■ What is needed ■
Every line of the material that follows must be printed again exactly.

■ Data excerpt ■
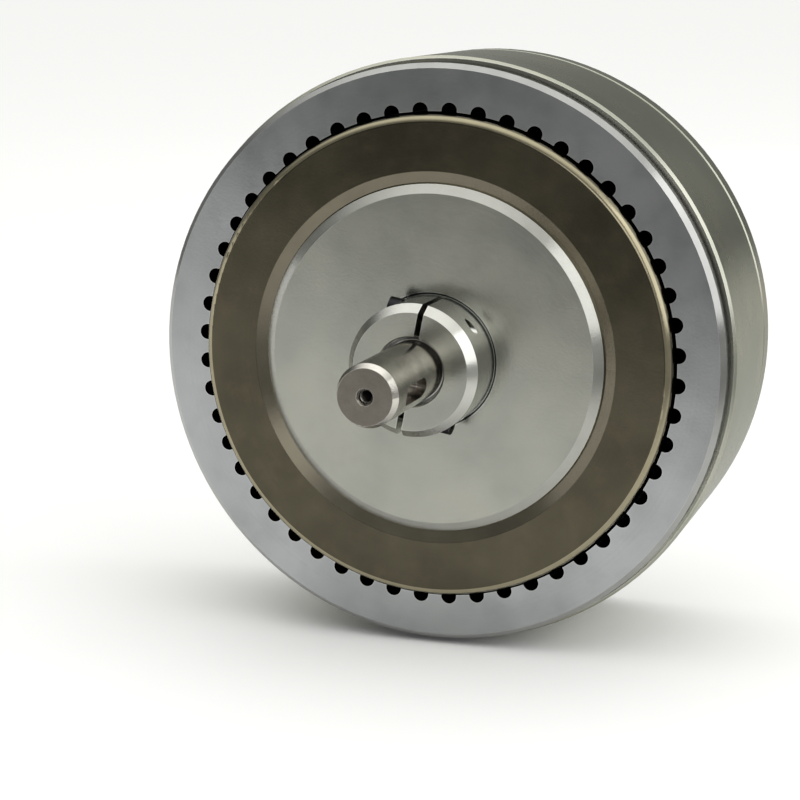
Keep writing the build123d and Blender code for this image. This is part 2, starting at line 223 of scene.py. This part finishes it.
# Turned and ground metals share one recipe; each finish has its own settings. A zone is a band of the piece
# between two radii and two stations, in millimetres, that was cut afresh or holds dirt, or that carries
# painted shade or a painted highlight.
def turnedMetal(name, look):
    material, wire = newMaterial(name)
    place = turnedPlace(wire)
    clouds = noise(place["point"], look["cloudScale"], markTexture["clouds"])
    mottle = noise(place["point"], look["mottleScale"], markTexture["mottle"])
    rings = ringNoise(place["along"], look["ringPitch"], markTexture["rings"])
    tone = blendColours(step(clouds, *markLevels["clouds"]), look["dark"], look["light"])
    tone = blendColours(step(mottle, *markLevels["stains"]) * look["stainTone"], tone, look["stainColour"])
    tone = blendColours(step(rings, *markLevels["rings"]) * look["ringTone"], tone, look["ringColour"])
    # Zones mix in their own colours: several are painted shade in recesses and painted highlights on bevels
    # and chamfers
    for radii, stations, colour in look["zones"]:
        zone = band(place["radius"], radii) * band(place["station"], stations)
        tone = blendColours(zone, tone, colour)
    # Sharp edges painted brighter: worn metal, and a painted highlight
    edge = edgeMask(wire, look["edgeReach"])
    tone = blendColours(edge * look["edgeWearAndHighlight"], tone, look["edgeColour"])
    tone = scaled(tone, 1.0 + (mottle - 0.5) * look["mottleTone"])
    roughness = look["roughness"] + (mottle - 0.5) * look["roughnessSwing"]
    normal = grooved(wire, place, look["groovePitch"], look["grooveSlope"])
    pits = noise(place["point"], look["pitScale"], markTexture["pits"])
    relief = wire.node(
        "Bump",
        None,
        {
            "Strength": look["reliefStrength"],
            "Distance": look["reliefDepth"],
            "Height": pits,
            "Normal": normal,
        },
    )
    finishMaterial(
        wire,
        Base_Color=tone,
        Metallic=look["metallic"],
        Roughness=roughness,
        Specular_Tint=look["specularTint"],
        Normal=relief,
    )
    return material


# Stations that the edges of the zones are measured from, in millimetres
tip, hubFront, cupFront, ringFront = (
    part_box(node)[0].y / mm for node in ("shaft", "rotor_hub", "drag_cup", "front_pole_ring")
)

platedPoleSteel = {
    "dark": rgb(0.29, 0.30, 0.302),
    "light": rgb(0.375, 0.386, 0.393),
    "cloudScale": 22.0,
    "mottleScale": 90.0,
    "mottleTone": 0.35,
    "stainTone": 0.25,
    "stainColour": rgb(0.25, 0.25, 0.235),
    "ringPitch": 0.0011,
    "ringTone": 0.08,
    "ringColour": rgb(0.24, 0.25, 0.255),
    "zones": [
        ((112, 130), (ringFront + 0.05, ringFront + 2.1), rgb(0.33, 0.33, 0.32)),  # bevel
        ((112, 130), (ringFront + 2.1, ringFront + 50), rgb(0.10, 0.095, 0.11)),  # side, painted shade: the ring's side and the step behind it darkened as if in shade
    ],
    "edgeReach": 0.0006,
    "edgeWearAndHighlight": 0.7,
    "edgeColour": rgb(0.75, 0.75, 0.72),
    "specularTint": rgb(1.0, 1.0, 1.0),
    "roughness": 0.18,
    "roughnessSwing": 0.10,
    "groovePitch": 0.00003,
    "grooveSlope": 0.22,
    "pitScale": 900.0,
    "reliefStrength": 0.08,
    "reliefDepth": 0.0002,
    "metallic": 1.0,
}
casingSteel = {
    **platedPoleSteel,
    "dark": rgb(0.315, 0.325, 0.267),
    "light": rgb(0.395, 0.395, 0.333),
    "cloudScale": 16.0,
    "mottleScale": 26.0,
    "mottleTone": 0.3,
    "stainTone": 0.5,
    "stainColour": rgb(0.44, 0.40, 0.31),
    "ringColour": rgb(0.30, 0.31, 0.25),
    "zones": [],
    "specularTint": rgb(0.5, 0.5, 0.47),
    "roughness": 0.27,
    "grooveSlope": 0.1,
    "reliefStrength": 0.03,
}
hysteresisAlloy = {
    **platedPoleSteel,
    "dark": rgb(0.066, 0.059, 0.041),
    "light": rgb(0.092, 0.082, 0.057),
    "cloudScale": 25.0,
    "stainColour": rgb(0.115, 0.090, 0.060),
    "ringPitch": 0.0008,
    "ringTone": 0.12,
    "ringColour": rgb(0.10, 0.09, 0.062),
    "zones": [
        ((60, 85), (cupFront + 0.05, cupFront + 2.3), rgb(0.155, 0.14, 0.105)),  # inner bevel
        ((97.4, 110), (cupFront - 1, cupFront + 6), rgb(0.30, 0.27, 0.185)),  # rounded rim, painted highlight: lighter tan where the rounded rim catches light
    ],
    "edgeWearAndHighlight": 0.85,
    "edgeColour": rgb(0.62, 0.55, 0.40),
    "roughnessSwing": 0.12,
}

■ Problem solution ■
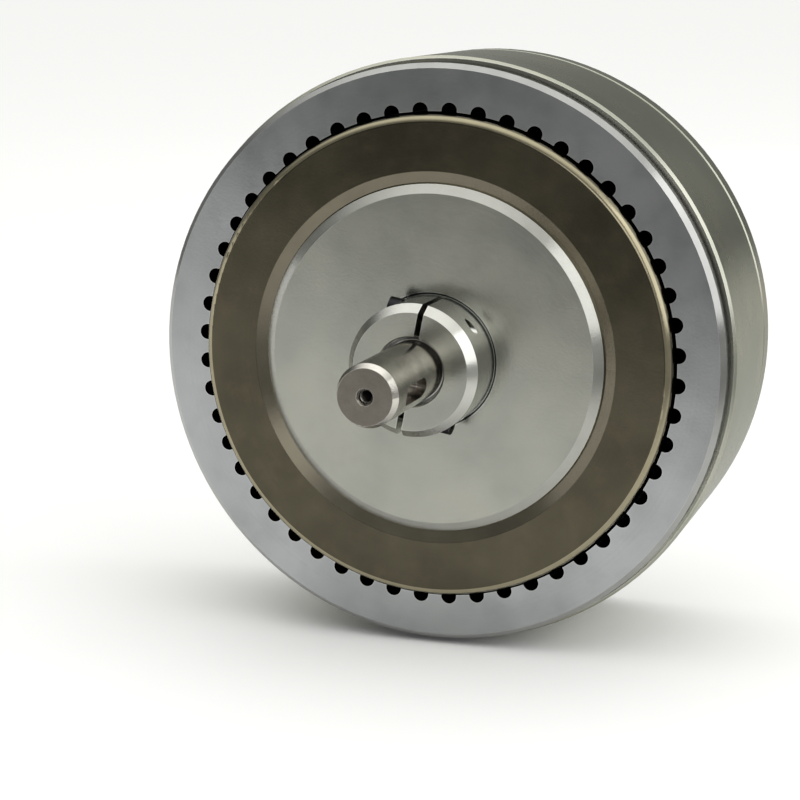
Keep writing the build123d and Blender code for this image. This is part 2, starting at line 223 of scene.py. This part finishes it.
# Turned and ground metals share one recipe; each finish has its own settings. A zone is a band of the piece
# between two radii and two stations, in millimetres, that was cut afresh or holds dirt, or that carries
# painted shade or a painted highlight.
def turnedMetal(name, look):
    material, wire = newMaterial(name)
    place = turnedPlace(wire)
    clouds = noise(place["point"], look["cloudScale"], markTexture["clouds"])
    mottle = noise(place["point"], look["mottleScale"], markTexture["mottle"])
    rings = ringNoise(place["along"], look["ringPitch"], markTexture["rings"])
    tone = blendColours(step(clouds, *markLevels["clouds"]), look["dark"], look["light"])
    tone = blendColours(step(mottle, *markLevels["stains"]) * look["stainTone"], tone, look["stainColour"])
    tone = blendColours(step(rings, *markLevels["rings"]) * look["ringTone"], tone, look["ringColour"])
    # Zones mix in their own colours: several are painted shade in recesses and painted highlights on bevels
    # and chamfers
    for radii, stations, colour in look["zones"]:
        zone = band(place["radius"], radii) * band(place["station"], stations)
        tone = blendColours(zone, tone, colour)
    # Sharp edges painted brighter: worn metal, and a painted highlight
    edge = edgeMask(wire, look["edgeReach"])
    tone = blendColours(edge * look["edgeWearAndHighlight"], tone, look["edgeColour"])
    tone = scaled(tone, 1.0 + (mottle - 0.5) * look["mottleTone"])
    roughness = look["roughness"] + (mottle - 0.5) * look["roughnessSwing"]
    normal = grooved(wire, place, look["groovePitch"], look["grooveSlope"])
    pits = noise(place["point"], look["pitScale"], markTexture["pits"])
    relief = wire.node(
        "Bump",
        None,
        {
            "Strength": look["reliefStrength"],
            "Distance": look["reliefDepth"],
            "Height": pits,
            "Normal": normal,
        },
    )
    finishMaterial(
        wire,
        Base_Color=tone,
        Metallic=look["metallic"],
        Roughness=roughness,
        Specular_Tint=look["specularTint"],
        Normal=relief,
    )
    return material


# Stations that the edges of the zones are measured from, in millimetres
tip, hubFront, cupFront, ringFront = (
    part_box(node)[0].y / mm for node in ("shaft", "rotor_hub", "drag_cup", "front_pole_ring")
)

platedPoleSteel = {
    "dark": rgb(0.29, 0.30, 0.302),
    "light": rgb(0.375, 0.386, 0.393),
    "cloudScale": 22.0,
    "mottleScale": 90.0,
    "mottleTone": 0.35,
    "stainTone": 0.25,
    "stainColour": rgb(0.25, 0.25, 0.235),
    "ringPitch": 0.0011,
    "ringTone": 0.08,
    "ringColour": rgb(0.24, 0.25, 0.255),
    "zones": [
        ((112, 130), (ringFront + 0.05, ringFront + 2.1), rgb(0.33, 0.33, 0.32)),  # bevel
        ((112, 130), (ringFront + 2.1, ringFront + 50), rgb(0.10, 0.095, 0.11)),  # side, painted shade: the ring's side and the step behind it darkened as if in shade
    ],
    "edgeReach": 0.0006,
    "edgeWearAndHighlight": 0.7,
    "edgeColour": rgb(0.75, 0.75, 0.72),
    "specularTint": rgb(1.0, 1.0, 1.0),
    "roughness": 0.18,
    "roughnessSwing": 0.10,
    "groovePitch": 0.00003,
    "grooveSlope": 0.22,
    "pitScale": 900.0,
    "reliefStrength": 0.08,
    "reliefDepth": 0.0002,
    "metallic": 1.0,
}
casingSteel = {
    **platedPoleSteel,
    "dark": rgb(0.315, 0.325, 0.267),
    "light": rgb(0.395, 0.395, 0.333),
    "cloudScale": 16.0,
    "mottleScale": 26.0,
    "mottleTone": 0.3,
    "stainTone": 0.5,
    "stainColour": rgb(0.44, 0.40, 0.31),
    "ringColour": rgb(0.30, 0.31, 0.25),
    "zones": [],
    "specularTint": rgb(0.5, 0.5, 0.47),
    "roughness": 0.27,
    "grooveSlope": 0.1,
    "reliefStrength": 0.03,
}
hysteresisAlloy = {
    **platedPoleSteel,
    "dark": rgb(0.066, 0.059, 0.041),
    "light": rgb(0.092, 0.082, 0.057),
    "cloudScale": 25.0,
    "stainColour": rgb(0.115, 0.090, 0.060),
    "ringPitch": 0.0008,
    "ringTone": 0.12,
    "ringColour": rgb(0.10, 0.09, 0.062),
    "zones": [
        ((60, 85), (cupFront + 0.05, cupFront + 2.3), rgb(0.155, 0.14, 0.105)),  # inner bevel
        ((97.4, 110), (cupFront - 1, cupFront + 6), rgb(0.30, 0.27, 0.185)),  # rounded rim, painted highlight: lighter tan where the rounded rim catches light
    ],
    "edgeWearAndHighlight": 0.85,
    "edgeColour": rgb(0.62, 0.55, 0.40),
    "roughnessSwing": 0.12,
}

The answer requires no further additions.